On p. 1 of American Grace, the authors say that when the Cecil B. DeMille classic, “The Ten Commandments,” came out in the 1950s, monuments of the Ten Commandments were donated to communities across the country by De Mille and the Fraternal Order of Eagles. No one blinked. They correctly observe that if such an undertaking were to take place today, it would be “the subject of litigation all the way to the Supreme Court.” So true and so revealing.
This anecdote speaks volumes. Despite what the pundits have said, there is very little evidence that over the past half century traditionalists have sought to turn America into a theocracy. But there is plenty of evidence showing how civil libertarians, multiculturalists and organized atheists have sought to drive religious expression from the public square. Their intolerance is palpable.

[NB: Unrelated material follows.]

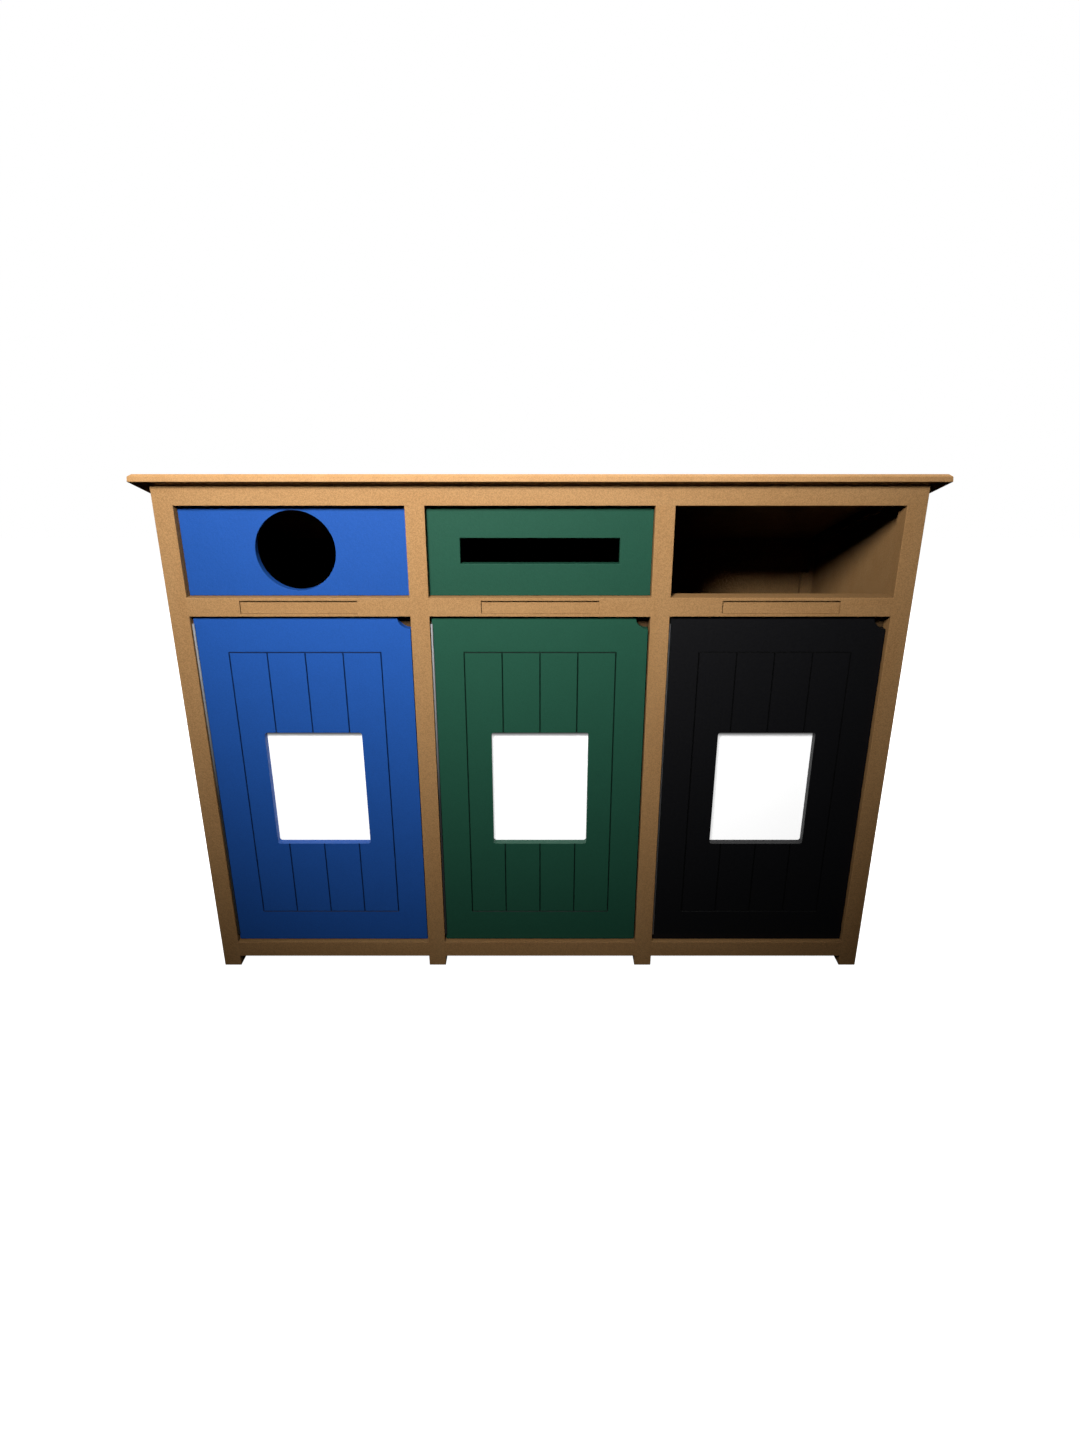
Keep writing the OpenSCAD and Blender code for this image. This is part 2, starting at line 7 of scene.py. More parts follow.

The same is true in the schools: textbooks have been stripped of their religious content and gross intolerance has been shown to our Judeo-Christian heritage. At the level of higher education, just last year a professor from the University of Illinois was fired (he was later reinstated) for the crime of explaining in an e-mail to an inquiring student what the natural law teaching of the Catholic Church is on homosexuality. “On America’s elite campuses, today,” writes Yale professor Stephen Carter, “it is perfectly acceptable for professors to use their classrooms to attack religion, to mock it, to trivialize it, and to refer to those whom faith truly matters as dupes, and dangerous on top of it.” I have said it before and I will say it again: there is more tolerance for dissent within the Church than exists on college campuses.
Yes, there are militant religious fundamentalists who are just as intolerant, but the difference is that tolerance surveys are not likely to tap the intolerance of militant secular fundamentalists. There is a secular and political hue to these surveys that reflects the ideological predilections of those who devise them.
Aside from this reservation, American Grace is a book that is rich with information and analysis on the status of religion and public life in America. The authors have given us a book that is as readable as it is erudite.